Gran-Just Pondering said...

I received your URL from my granddaughter and I'm so glad!
I can really relate to this story. When we lived on the OBX, my husband and I were novice boatowners. One day we went out under beautiful clear skies. A couple of hours later, the water started to "kick up" so we headed back. As we turned into the inlet, that treacherous crossroads of two opposing tides where the currents became really nasty.
David did all the right things, banked into the waves the tops of which were higher than our head. It only lasted less than fifteen minutes but it was an adrenalin pumping time!
We were slung around sufficiently to have to brace ourselves and hang on for dear life. The water sprayed over us like a trellis you might walk under. We looked up a couple of times to a bank of water higher than our heads.

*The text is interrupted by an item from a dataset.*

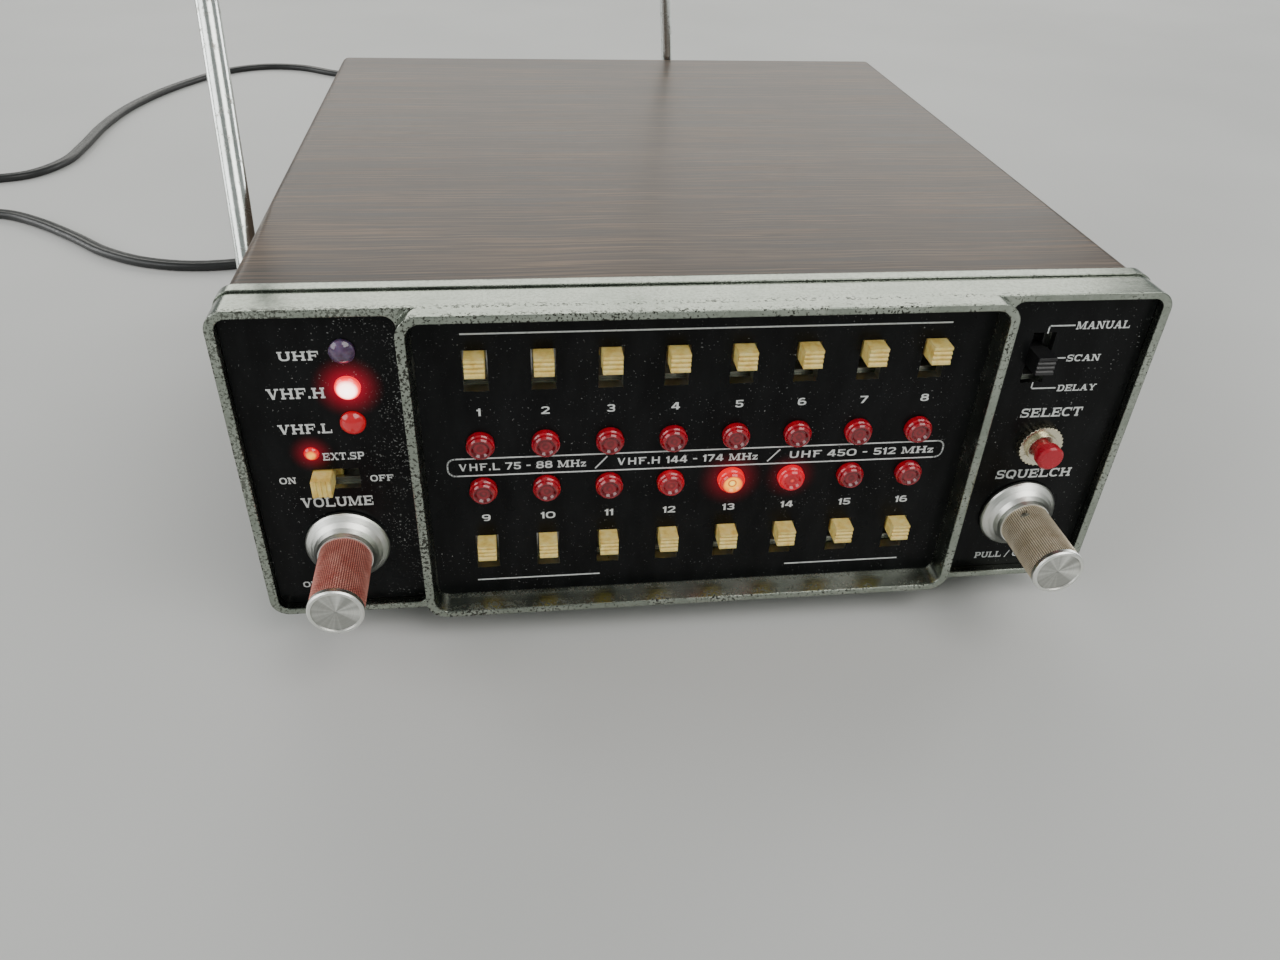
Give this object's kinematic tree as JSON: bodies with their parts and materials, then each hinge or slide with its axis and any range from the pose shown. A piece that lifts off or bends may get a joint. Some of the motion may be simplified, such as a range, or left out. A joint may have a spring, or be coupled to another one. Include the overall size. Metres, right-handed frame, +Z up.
{
  "type": "police scanner",
  "caption": "Desk radio scanner: wood-grain cabinet, chrome bezel with switch and lamp rows, two knobs, slide switches, push-button, telescopic antennas and mains lead.",
  "frame": {"origin": "on the table under the middle of the cabinet, between the four feet", "axes": "+X to the right seen from the front, +Y to the rear, +Z up; the front panel faces -Y"},
  "size_m": [0.4358, 0.5596, 0.2133],
  "materials": {
    "wood_vinyl": "semi-gloss dark brown wood-grain vinyl on steel",
    "chrome_moulding": "worn bright chrome plating",
    "black_panel": "satin black",
    "red_lens": "clear red",
    "band_lamp": "clear red",
    "speaker_lamp": "lit red",
    "cream_plastic": "satin cream",
    "black_plastic": "satin black",
    "red_plastic": "gloss red",
    "nickel_brass": "worn nickel over brass",
    "knob_aluminium": "turned and knurled",
    "zinc_steel": "zinc plated",
    "black_steel": "satin black",
    "socket_metal": "nickel plated",
    "antenna_chrome": "bright, lightly scratched",
    "circuit_board": "green laminate",
    "transformer_iron": "varnished laminations",
    "rubber": "matt black",
    "cord_pvc": "soft black sheath"
  },
  "bodies": {
    "cabinet": {"chassis_tray": "zinc_steel", "rear_panel": "black_steel", "top_cover": "wood_vinyl", "front_bezel": "chrome_moulding", "centre_panel": "black_panel", "left_panel": "black_panel", "right_panel": "black_panel", "upper_lamps": "red_lens", "lower_lamps": "red_lens", "band_lamps": "band_lamp", "speaker_lamp": "speaker_lamp", "channel_switch_frames": "zinc_steel", "speaker_switch_frame": "zinc_steel", "mode_switch_frame": "zinc_steel", "select_bushing": "nickel_brass", "volume_control": "zinc_steel", "squelch_control": "zinc_steel", "main_board": "circuit_board", "display_board": "circuit_board", "crystals": "zinc_steel", "transformer": "transformer_iron", "loudspeaker": "black_plastic", "feet": "rubber", "screws": "black_steel", "rear_sockets": "socket_metal", "cord_bush": "black_plastic", "mains_lead": "cord_pvc", "mains_lead_coil": "cord_pvc", "mains_plug": "black_plastic", "antenna_mounts": "antenna_chrome"},
    "channel_switch_01": {"channel_switch_01": "cream_plastic"},
    "channel_switch_02": {"channel_switch_02": "cream_plastic"},
    "channel_switch_03": {"channel_switch_03": "cream_plastic"},
    "channel_switch_04": {"channel_switch_04": "cream_plastic"},
    "channel_switch_05": {"channel_switch_05": "cream_plastic"},
    "channel_switch_06": {"channel_switch_06": "cream_plastic"},
    "channel_switch_07": {"channel_switch_07": "cream_plastic"},
    "channel_switch_08": {"channel_switch_08": "cream_plastic"},
    "channel_switch_09": {"channel_switch_09": "cream_plastic"},
    "channel_switch_10": {"channel_switch_10": "cream_plastic"},
    "channel_switch_11": {"channel_switch_11": "cream_plastic"},
    "channel_switch_12": {"channel_switch_12": "cream_plastic"},
    "channel_switch_13": {"channel_switch_13": "cream_plastic"},
    "channel_switch_14": {"channel_switch_14": "cream_plastic"},
    "channel_switch_15": {"channel_switch_15": "cream_plastic"},
    "channel_switch_16": {"channel_switch_16": "cream_plastic"},
    "speaker_switch": {"speaker_switch_knob": "cream_plastic"},
    "mode_switch": {"mode_switch_knob": "black_plastic"},
    "select_button": {"select_button": "red_plastic"},
    "volume_knob": {"volume_knob": "knob_aluminium"},
    "squelch_shaft": {"squelch_shaft": "zinc_steel"},
    "squelch_knob": {"squelch_knob": "knob_aluminium"},
    "side_antenna_swivel": {"side_antenna_swivel": "antenna_chrome"},
    "side_antenna_tube": {"side_antenna_tube": "antenna_chrome"},
    "side_antenna_middle": {"side_antenna_middle": "antenna_chrome"},
    "side_antenna_tip": {"side_antenna_tip": "antenna_chrome"},
    "rear_antenna_swivel": {"rear_antenna_swivel": "antenna_chrome"},
    "rear_antenna_tube": {"rear_antenna_tube": "antenna_chrome"},
    "rear_antenna_tip": {"rear_antenna_tip": "antenna_chrome"}
  },
  "joints": [
    {"name": "channel_switch_01_slide", "type": "slide", "parent": "cabinet", "child": "channel_switch_01", "axis": [0, 0, -1], "range_m": [0, 0.005]},
    {"name": "channel_switch_02_slide", "type": "slide", "parent": "cabinet", "child": "channel_switch_02", "axis": [0, 0, -1], "range_m": [0, 0.005]},
    {"name": "channel_switch_03_slide", "type": "slide", "parent": "cabinet", "child": "channel_switch_03", "axis": [0, 0, -1], "range_m": [0, 0.005]},
    {"name": "channel_switch_04_slide", "type": "slide", "parent": "cabinet", "child": "channel_switch_04", "axis": [0, 0, -1], "range_m": [0, 0.005]},
    {"name": "channel_switch_05_slide", "type": "slide", "parent": "cabinet", "child": "channel_switch_05", "axis": [0, 0, -1], "range_m": [0, 0.005]},
    {"name": "channel_switch_06_slide", "type": "slide", "parent": "cabinet", "child": "channel_switch_06", "axis": [0, 0, -1], "range_m": [0, 0.005]},
    {"name": "channel_switch_07_slide", "type": "slide", "parent": "cabinet", "child": "channel_switch_07", "axis": [0, 0, -1], "range_m": [0, 0.005]},
    {"name": "channel_switch_08_slide", "type": "slide", "parent": "cabinet", "child": "channel_switch_08", "axis": [0, 0, -1], "range_m": [0, 0.005]},
    {"name": "channel_switch_09_slide", "type": "slide", "parent": "cabinet", "child": "channel_switch_09", "axis": [0, 0, -1], "range_m": [0, 0.005]},
    {"name": "channel_switch_10_slide", "type": "slide", "parent": "cabinet", "child": "channel_switch_10", "axis": [0, 0, -1], "range_m": [0, 0.005]},
    {"name": "channel_switch_11_slide", "type": "slide", "parent": "cabinet", "child": "channel_switch_11", "axis": [0, 0, -1], "range_m": [0, 0.005]},
    {"name": "channel_switch_12_slide", "type": "slide", "parent": "cabinet", "child": "channel_switch_12", "axis": [0, 0, -1], "range_m": [0, 0.005]},
    {"name": "channel_switch_13_slide", "type": "slide", "parent": "cabinet", "child": "channel_switch_13", "axis": [0, 0, -1], "range_m": [0, 0.005]},
    {"name": "channel_switch_14_slide", "type": "slide", "parent": "cabinet", "child": "channel_switch_14", "axis": [0, 0, -1], "range_m": [0, 0.005]},
    {"name": "channel_switch_15_slide", "type": "slide", "parent": "cabinet", "child": "channel_switch_15", "axis": [0, 0, -1], "range_m": [0, 0.005]},
    {"name": "channel_switch_16_slide", "type": "slide", "parent": "cabinet", "child": "channel_switch_16", "axis": [0, 0, -1], "range_m": [0, 0.005]},
    {"name": "speaker_switch_slide", "type": "slide", "parent": "cabinet", "child": "speaker_switch", "axis": [1, 0, 0], "range_m": [0, 0.0053]},
    {"name": "mode_switch_slide", "type": "slide", "parent": "cabinet", "child": "mode_switch", "axis": [0, 0, 1], "range_m": [-0.0039, 0.0039]},
    {"name": "select_button_press", "type": "slide", "parent": "cabinet", "child": "select_button", "axis": [0, 1, 0], "range_m": [0, 0.0015], "stiffness_N_per_m": 300},
    {"name": "volume_turn", "type": "hinge", "parent": "cabinet", "child": "volume_knob", "pos_m": [-0.0775, -0.1065, 0.02655], "axis": [0, -1, 0], "range_deg": [-200, 100]},
    {"name": "squelch_pull", "type": "slide", "parent": "cabinet", "child": "squelch_shaft", "axis": [0, -1, 0], "range_m": [0, 0.004]},
    {"name": "squelch_turn", "type": "hinge", "parent": "squelch_shaft", "child": "squelch_knob", "pos_m": [0.0775, -0.1065, 0.02655], "axis": [0, -1, 0], "range_deg": [-150, 150]},
    {"name": "side_antenna_turn", "type": "hinge", "parent": "cabinet", "child": "side_antenna_swivel", "pos_m": [-0.1017, -0.0437, 0.05], "axis": [1, 0, 0], "range_deg": [-60, 90]},
    {"name": "side_antenna_tilt", "type": "hinge", "parent": "side_antenna_swivel", "child": "side_antenna_tube", "pos_m": [-0.1017, -0.0437, 0.05], "axis": [0, 0.8729, -0.4879], "range_deg": [-60, 4]},
    {"name": "side_antenna_middle_slide", "type": "slide", "parent": "side_antenna_tube", "child": "side_antenna_middle", "axis": [-0.0819, 0.4862, 0.87], "range_m": [0, 0.13]},
    {"name": "side_antenna_tip_slide", "type": "slide", "parent": "side_antenna_middle", "child": "side_antenna_tip", "axis": [-0.0819, 0.4862, 0.87], "range_m": [0, 0.13]},
    {"name": "rear_antenna_turn", "type": "hinge", "parent": "cabinet", "child": "rear_antenna_swivel", "pos_m": [0.0214, 0.1068, 0.06], "axis": [0, 1, 0], "range_deg": [-80, 85]},
    {"name": "rear_antenna_tilt", "type": "hinge", "parent": "rear_antenna_swivel", "child": "rear_antenna_tube", "pos_m": [0.0214, 0.1068, 0.06], "axis": [0.9968, 0, 0.0802], "range_deg": [-60, 0]},
    {"name": "rear_antenna_tip_slide", "type": "slide", "parent": "rear_antenna_tube", "child": "rear_antenna_tip", "axis": [-0.0802, 0, 0.9968], "range_m": [0, 0.12]}
  ]
}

Slowly we made our progress around the bite and into the calmer inlet tides. We looked at each other with eyes like saucers (we laughed about that later), drew a deep breath and said, "Wow!"
When we got home, we sat down to talk about it. Amazingly neither of us were frightened at the time, just over stimulated by the circumstances. David had an incredible perspective. He asked, "What if we were in that circumstance and didn't know the Lord? Didn't know that He was trustworthy?"
Postscript: we sold the boat shortly thereafter, deciding discretion was the greater part of value. But, the lesson learned was this: when eternity is secure, drastic circumstances do not overwhelm.